Reproducibility Index

Notice: The reproducibility variables underlying each score are classified using an automated LLM-based pipeline, validated against a manually labeled dataset. LLM-based classification introduces uncertainty and potential bias; scores should be interpreted as estimates. Full accuracy metrics and methodology are described in Coakley et alK. L. Coakley, T. Snelleman, H. Hoos, and O. E. Gundersen, "The embrace of open science: An analysis of a decade of AI research and 56 800 conference papers," Under Review, 2026..

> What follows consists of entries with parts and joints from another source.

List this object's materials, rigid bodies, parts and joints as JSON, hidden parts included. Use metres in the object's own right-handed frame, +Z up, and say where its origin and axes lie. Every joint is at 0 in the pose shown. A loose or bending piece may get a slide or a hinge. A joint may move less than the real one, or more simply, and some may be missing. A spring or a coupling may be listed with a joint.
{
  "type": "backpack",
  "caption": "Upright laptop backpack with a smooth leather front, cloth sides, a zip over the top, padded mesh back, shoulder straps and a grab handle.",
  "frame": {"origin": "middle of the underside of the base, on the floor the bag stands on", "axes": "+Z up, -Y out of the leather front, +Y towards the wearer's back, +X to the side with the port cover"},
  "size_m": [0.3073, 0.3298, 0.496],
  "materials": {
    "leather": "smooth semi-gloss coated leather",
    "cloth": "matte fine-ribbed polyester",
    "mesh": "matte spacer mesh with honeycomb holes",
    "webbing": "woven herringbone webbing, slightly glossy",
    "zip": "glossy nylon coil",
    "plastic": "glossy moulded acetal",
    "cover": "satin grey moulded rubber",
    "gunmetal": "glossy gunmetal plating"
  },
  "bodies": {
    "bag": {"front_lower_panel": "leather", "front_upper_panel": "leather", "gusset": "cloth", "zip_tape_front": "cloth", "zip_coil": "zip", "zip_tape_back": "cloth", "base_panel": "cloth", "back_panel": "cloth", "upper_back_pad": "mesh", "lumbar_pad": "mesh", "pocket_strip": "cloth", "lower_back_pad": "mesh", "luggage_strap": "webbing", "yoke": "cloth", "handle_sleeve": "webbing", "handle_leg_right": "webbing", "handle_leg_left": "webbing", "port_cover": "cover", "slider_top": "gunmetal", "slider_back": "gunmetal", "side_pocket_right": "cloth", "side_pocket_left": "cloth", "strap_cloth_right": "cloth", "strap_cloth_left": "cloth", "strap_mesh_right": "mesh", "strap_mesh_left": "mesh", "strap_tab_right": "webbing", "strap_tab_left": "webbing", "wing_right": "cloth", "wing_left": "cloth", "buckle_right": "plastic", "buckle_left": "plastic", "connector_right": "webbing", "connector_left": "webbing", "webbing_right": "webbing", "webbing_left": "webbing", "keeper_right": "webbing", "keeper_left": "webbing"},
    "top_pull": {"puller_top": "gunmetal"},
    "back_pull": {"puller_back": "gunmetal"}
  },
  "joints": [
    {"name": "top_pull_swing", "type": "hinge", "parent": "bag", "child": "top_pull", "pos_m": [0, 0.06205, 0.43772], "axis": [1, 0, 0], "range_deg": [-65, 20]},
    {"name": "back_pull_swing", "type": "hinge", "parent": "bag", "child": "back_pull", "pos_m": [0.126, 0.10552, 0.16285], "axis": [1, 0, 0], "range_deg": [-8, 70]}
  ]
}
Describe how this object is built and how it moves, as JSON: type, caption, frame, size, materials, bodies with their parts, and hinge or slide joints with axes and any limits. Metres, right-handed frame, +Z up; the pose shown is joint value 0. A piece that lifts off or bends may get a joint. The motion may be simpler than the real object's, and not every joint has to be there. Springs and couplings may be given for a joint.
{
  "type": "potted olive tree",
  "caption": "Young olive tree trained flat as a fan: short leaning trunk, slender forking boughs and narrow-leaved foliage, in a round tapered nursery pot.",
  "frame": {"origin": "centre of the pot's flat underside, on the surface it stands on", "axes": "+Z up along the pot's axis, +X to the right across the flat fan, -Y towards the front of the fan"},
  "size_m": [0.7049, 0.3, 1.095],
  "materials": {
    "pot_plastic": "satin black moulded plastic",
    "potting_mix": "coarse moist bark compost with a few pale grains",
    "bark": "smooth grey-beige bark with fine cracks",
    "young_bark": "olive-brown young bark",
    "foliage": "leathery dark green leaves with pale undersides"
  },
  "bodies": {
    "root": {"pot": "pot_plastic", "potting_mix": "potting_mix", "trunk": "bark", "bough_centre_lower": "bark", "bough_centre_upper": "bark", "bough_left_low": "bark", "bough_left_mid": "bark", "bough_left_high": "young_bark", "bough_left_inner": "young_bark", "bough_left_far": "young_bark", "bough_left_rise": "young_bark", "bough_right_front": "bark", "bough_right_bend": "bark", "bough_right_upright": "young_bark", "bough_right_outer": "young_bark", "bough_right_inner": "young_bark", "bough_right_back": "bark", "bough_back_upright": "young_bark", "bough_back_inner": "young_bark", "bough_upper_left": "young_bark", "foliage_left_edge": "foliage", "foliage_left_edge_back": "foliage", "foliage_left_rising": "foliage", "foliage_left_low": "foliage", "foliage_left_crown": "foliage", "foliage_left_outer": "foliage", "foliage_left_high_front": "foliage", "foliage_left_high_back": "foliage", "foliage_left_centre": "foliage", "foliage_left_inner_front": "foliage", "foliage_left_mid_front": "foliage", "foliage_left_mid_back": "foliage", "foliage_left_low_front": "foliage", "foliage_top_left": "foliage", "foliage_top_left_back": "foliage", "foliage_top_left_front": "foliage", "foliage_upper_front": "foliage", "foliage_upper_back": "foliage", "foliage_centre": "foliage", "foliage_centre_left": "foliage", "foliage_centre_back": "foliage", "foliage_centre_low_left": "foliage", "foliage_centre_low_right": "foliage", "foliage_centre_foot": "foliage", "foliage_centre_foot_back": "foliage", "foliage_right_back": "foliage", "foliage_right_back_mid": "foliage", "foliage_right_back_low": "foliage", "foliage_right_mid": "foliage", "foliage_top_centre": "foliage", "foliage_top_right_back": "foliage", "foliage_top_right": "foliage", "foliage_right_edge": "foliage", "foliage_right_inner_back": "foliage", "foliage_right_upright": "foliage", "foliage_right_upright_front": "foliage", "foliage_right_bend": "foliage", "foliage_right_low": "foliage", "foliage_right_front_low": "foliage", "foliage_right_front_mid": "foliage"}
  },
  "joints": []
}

LANCE: Stress-testing Visual Models by Generating Language-guided Counterfactual Images

Authors: Viraj Prabhu, Sriram Yenamandra, Prithvijit Chattopadhyay, Judy Hoffman

NeurIPS 2023 | Venue PDF | LLM Run Details

Reproducibility Variable	Result	LLM Response
Research Type	Experimental	We benchmark the performance of a diverse set of pretrained models on our generated data and observe significant and consistent performance drops. We further analyze model sensitivity across different types of edits, and demonstrate its applicability at surfacing previously unknown class-level model biases in Image Net. (Abstract) In Section 4.1, we overview our experimental setup, describing the data, metrics, baselines, and implementation details used. Next, we present our results (Section 4.2), comparing the performance of a diverse set of pretrained models on the subset of the Image Net test set, and on our generated counterfactual test sets. (Section 4 introduction)
Researcher Affiliation	Academia	Viraj Prabhu Sriram Yenamandra Prithvijit Chattopadhyay Judy Hoffman Georgia Institute of Technology EMAIL
Pseudocode	Yes	Algorithm 1 Generating Language-guided Counterfactual Images (Page 5)
Open Source Code	Yes	Code: https://github.com/virajprabhu/lance. (Abstract)
Open Datasets	Yes	Dataset. We evaluate LANCE on a subset of the Image Net [2] validation set. (Section 4.1) All source images belong to the Image Net dataset [2], which is distributed under a BSD-3 license that permits research and commercial use. (Appendix A)
Dataset Splits	Yes	We evaluate LANCE on a subset of the Image Net [2] validation set. Specifically, we study the 15 classes included in the Hard Image Net benchmark [62]. ... We consider the original Image Net validation sets for these 15 classes, with 50 images/class, as our base set. (Section 4.1)
Hardware Specification	Yes	We run all experiments on a single NVIDIA A40 GPU. (Appendix F)
Software Dependencies	Yes	We use Py Torch [65] for all experiments. (Section 4.1) Stable Diffusion [16] version 1.4 (Table 6, Image Editing)
Experiment Setup	Yes	We include additional implementation details for hyperparameters used by LANCE for caption and image editing in Table 6. (Appendix F) Table 6: Hyperparameter values used for caption (top left), LLAMA finetuning (top right) and image editing (bottom). (Page 13)